Office etiquette: music or no music?

Music when I need to be on top of things. No music when I need to be really into those things.

What’s the best free resource for a strategist?

People first. The real power of communication lies in being able to connect with others while knee-deep in the development process.

Second: the news. As strategists, it’s our obligation and unique privilege to be head-to-head with culture, politics, society and the economy. So we should try to understand the world a little better every day.

What sort of media/resources would you recommend to someone just starting their career as a strategist?

There are books that help set the stage for the job, like Jon Steel’s Truth, Lies, and Advertising.
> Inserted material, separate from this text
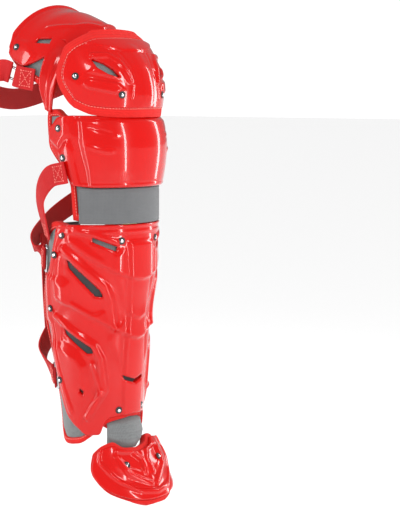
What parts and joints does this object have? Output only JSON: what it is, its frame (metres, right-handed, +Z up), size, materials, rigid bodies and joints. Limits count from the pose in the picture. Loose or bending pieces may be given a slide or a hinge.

And in the digital age there is a lot of compiled thinking accessible with a click, like D&AD’s New Blood Academy or the Strategy Starter Pack (which, by the way, is also very useful for more senior strategists).

But I think your biggest resource is your colleagues. So use them! Ask questions, listen and learn.

What’s something that happened in pop culture that showed a better understanding of people than advertising?

Right now there is a global cultural conversation happening about what kind of world we are all going to live in. Young people and the upcoming Generation Alpha are demanding openness, transparency, and community and a move towards decentralisation in the digital world. These ideas are shaping technology, media, and creating a more diverse culture where every voice counts. We are in the early stages of a shift from Web 2.0 to Web 3.0. It’s messy, it’s unpredictable, but it’s happening. NFTs, DAOs, DeFi and the Metaverse are examples of new movements that we should be paying attention to.